El amor de Erika Ewald, de Stefan Zweig (Ediciones Invisibles) Traducción de Clara Formosa | por Francisca Pageo

Va creciendo el amor, crece tanto, tanto, tanto que no sabemos qué hacer con él, hasta que el tiempo lo pone en su lugar. Pero no nos precipitemos. Erika Wald es una pianista que conoce a un violinista y del cual perdidamente se enamora. Pero no es un amor normal, es un amor sufriente, que quiere pero no puede, que busca pero no encuentra. Estamos sin duda ante un esbozo de lo que la pasión tiene ante sí. No es un amor sano este, es un amor de amantes, de querer y querer hasta suprimir al otro, hasta dejarle sin aliento, sin vida. Erika Wald sabrá canalizar finalmente este amor, pero el dolor que este la provoca se halla durante todo el libro en una prosa lírica y poética, en la que Zweig nos demuestra que en muy pocas palabras es capaz de darnos todo un paisaje emocional y de la época en la que Erika y su amante vivían. El Prater de Viena, la música de Chopin, la literatura… Ah, qué novela romántica esta y sin embargo tan profundamente visceral.
Escribo esta reseña a las 6:30h de la mañana de un domingo, ante un cielo azul pálido, casi etérico, con los nocturnos de Chopin sonando por los altavoces. Y pienso en que todo termina saliendo como debe ser. Con Erika enseñando y rememorando tiempos remotos en los que se enamoró, en los que cayó perdidamente al fondo de un abismo. Porque el amor es un abismo en el que se cae y del que es muy difícil salir. Quién le diría que se enamoraría así: nadie. La vida nos antepone ante situaciones fluctuosas y misericordiosas y solo nosotros sabremos cómo hemos de avanzar. ¿Pero qué habría sido de Erika si hubiera seguido con la relación? Es, básicamente, la pregunta que nos hacemos todos al leer este libro. Un libro que se arremolina entre el polvo, entre las notas de un piano y un violín. «Hay flores sobre el piano, un poco mustias ya y muy descoloridas a la luz del sol. […] El piano aún está abierto, y la música muerta parece vagar sobre el teclado inmóvil, tan inmóvilmente como si lo estuviera para siempre», dice Dulce María Loynaz en su novela “Jardín”. Y de eso más o menos va este librito, este pequeño libro que es enorme en su contenido y que nos demuestra que con muy pocos elementos podemos hacer una novela que traspase la luz, que traspase los sonidos, las notas de música que aquí se escuchan.

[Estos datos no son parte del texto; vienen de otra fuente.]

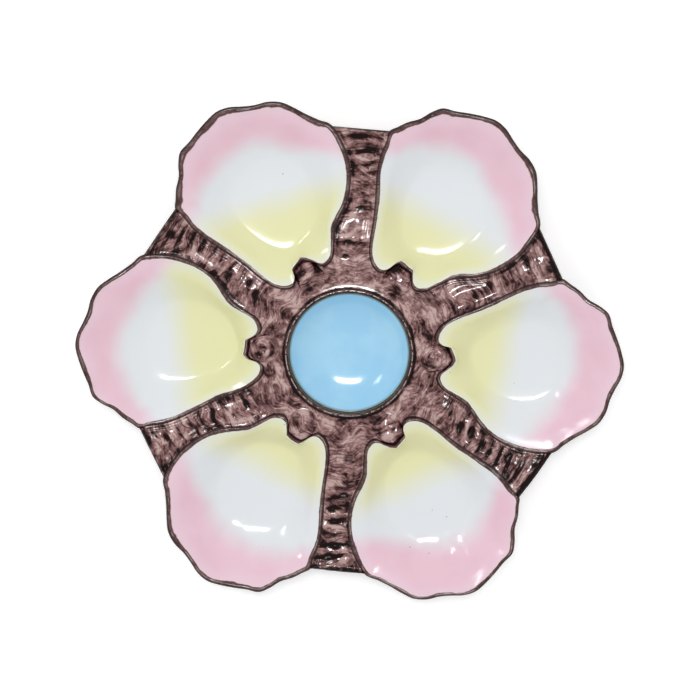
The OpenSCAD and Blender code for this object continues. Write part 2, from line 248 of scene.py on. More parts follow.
def relief(x, y):
    # what stands on the ground: a crown across the bark, cosine ridges over it and folds along it, bells of
    # Gauss for knots sunk in it, and an edge turned up beside the lips; also how dark the glaze pools
    # there. The small numbers inside waver and the cosines only shift one pattern against the next.
    r = np.hypot(x, y)
    a = np.degrees(np.arctan2(y, x))
    rib = np.floor(np.mod(a, 360) / plate["pitch"]).astype(int) % plate["shells"]
    ridge, fold, sink, groove, calmAt, calmW = (
        np.array(bark[key])[rib] for key in ("ridge", "fold", "sink", "groove", "calmAt", "calmW"))
    a = np.mod(a, plate["pitch"])
    low, high = np.interp(r, farR, farA), np.interp(r, nearR, nearA)
    t = (a - low) / (high - low)            # share of the way across the rib
    width = r * np.radians(high - low)
    side = np.minimum(t, 1 - t) * width     # mm from the nearer lip
    inside = np.clip(4 * t * (1 - t), 0, 1)
    out = grown(r, "from")

    bend = 0.5 * waver(r / 5, 3 * t + 5 * rib, 1) + 0.9 * (t - 0.5)
    strength = 0.55 + 0.45 * waver(r / 7, 2 * t + 3 * rib, 2)
    wave = np.cos(2 * np.pi * r / bark["ridgePitch"] + bark["ridgeBend"] * bend + 1.3 * rib)
    calm = 1 - 0.9 * np.exp(-((r - calmAt) / calmW)**4)
    ridges = strength * wave * calm
    across = (t - 0.5) * width + 0.8 * waver(r / 6, 0 * r + 3 * rib, 8)
    folds = np.cos(2 * np.pi * across / bark["foldMm"] + rib) * (0.6 + 0.4 * waver(r / 9, t + rib, 9))
    fine = np.cos(2 * np.pi * r / bark["fineMm"] + 3 * bend + 2 * waver(r / 3, 6 * t + rib, 3)) * calm
    knots, pits = 0 * r, 0 * r
    along, over = bark["knotShape"]
    for i, row in enumerate(bark["knots"]):
        for knotR, knotT, size, depth in row:
            near = ((r - knotR) / (along * size))**2 + ((t - knotT) * width / (over * size))**2
            one = np.where((rib == i) & (near < 12), depth * np.exp(-near), 0)
            knots = knots + one
            pits = pits + np.maximum(one, 0)
    fillet = bark["fillet"] * bell(side, 0, bark["filletW"]) * out
    borderAt = bark["borderMm"] + 0.35 * waver(r / 9, 2.0 * (t > 0.5) + rib, 12)
    border = bark["border"] * bell(side, borderAt, bark["borderW"]) * out
    level = inside**bark["crownPower"] * out

    z = (ridge * ridges + fold * folds + bark["fineRidge"] * fine) * np.sqrt(inside) * out
    z = bark["crown"] * level + z
    z = z + bark["roll"] * np.cos(2 * np.pi * r / bark["rollMm"] + 1.7 * rib) * level
    sinkTo, sinkToW = bark["sinkTo"]
    z = z - sink * grown(r, "sinkFrom") * ramp((sinkTo - r) / sinkToW) * level
    uneven = waver(x / bark["unevenMm"], y / bark["unevenMm"], 4)
    z = z + bark["uneven"] * uneven * grown(r, "unevenFrom") - knots + fillet + border

    lean = 0.65 + 0.35 * np.cos(np.pi * t + 1.5 * waver(r / 9, 0 * r + rib, 6))
    trough = ramp((-wave - 0.25) / 0.55) * lean * (0.35 + 0.65 * strength)
    trough = trough * (0.8 + 0.35 * waver(x / 3, y / 3, 21)) * (0.4 + 0.6 * calm)
    crest = ramp((wave - 0.2) / 0.6)
    pool = bark["grooveDark"] * groove * trough - bark["crestPale"] * crest + bark["fineDark"] * fine
    pool = pool * np.sqrt(inside) * out
    seam = bark["seamDark"] * (1 + waver(x / 4, y / 4, 13)) * (0.5 + 1.3 * ramp(3 * t - 1))
    seam = seam * bell(side, bark["seamMm"], bark["seamMm"]) * out
    pool = pool + bark["pitDark"] * pits + seam - bark["hubPale"] * (1 - out)
    return z, np.clip(pool, bark["palest"], bark["darkest"])


def ground(x, y):
    # height of hub and bark: the level of the ground and the relief on it
    return barkZ(np.hypot(x, y)) + relief(x, y)[0]


def groundNormals(x, y):
    # the upright with the ground's slope taken off, so that hub and bark meet without a line
    h = 0.05        # mm to each side
    n = np.stack([
        ground(x - h, y) - ground(x + h, y),
        ground(x, y - h) - ground(x, y + h),
        np.full_like(x, 2 * h),
    ], -1)
    return n / np.linalg.norm(n, axis=-1, keepdims=True)


def loopQuads(rows, n, closed=True):
    # faces of a grid of closed loops of n points: one from each step of loop j to loop j + 1
    j, k = np.meshgrid(np.arange(rows - 1 + (not closed)), np.arange(n), indexing="ij")
    a, b = j * n + k, j * n + (k + 1) % n
    c, d = (a + n) % (rows * n), (b + n) % (rows * n)
    return np.stack([a, b, d, c], -1).reshape(-1, 4)


def capTris(rows, n):
    # the first and the last of rows loops closed to a point each: number rows * n below, and the next above
    k = np.arange(n)
    last = (rows - 1) * n
    below = np.stack([np.full(n, rows * n), (k + 1) % n, k], -1)
    above = np.stack([np.full(n, rows * n + 1), last + k, last + (k + 1) % n], -1)
    return np.concatenate([below, above])


def ringStrokes(x, y, step=60.0):
    # brush strokes run round the plate: distance out, and a place on a circle, so there is no seam
    r = np.maximum(np.hypot(x, y), 1e-6)
    return np.stack([r, step * x / r, step * y / r], -1)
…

Me da por pensar en la música: cómo ésta une a las personas. Porque es esta una novela musical. Toda música es un anhelo por un ideal. Un deseo por lo que buscamos más allá de lo que ya poseemos. La música está dentro de nosotros y nosotros dentro de ella. Ah, y Chopin… Chopin es el hilo conductor de este libro, es el que los une a los enamorados sin querer. Suenan pájaros al otro lado de la ventana y me digo si esos pajaritos no dialogan con lo que yo escribo aquí. Vamos paso a paso, canto a canto, sonido a sonido. Me tomo mi café y me pregunto si Erika hubiera sido la misma persona si no se hubiera enamorado. La respuesta es no. El amor nos cambia. El amor nos embauca hacia un estado de sosiego, pero a la misma vez de incertidumbre. Quisiera darle un abrazo a Erika, decirle que todo lo que siente puede ser expresado, que no ha de reprimirse pese a que lo piense y lo que siente sea a la vez tan contradictorio. El amor es así: contradictorio. No sabemos hacia donde tirar y no sabemos qué hacer. Pero la pasión se quedará por siempre ahí, aunque se apague la llama. Lo sentido, siempre se queda con nosotros.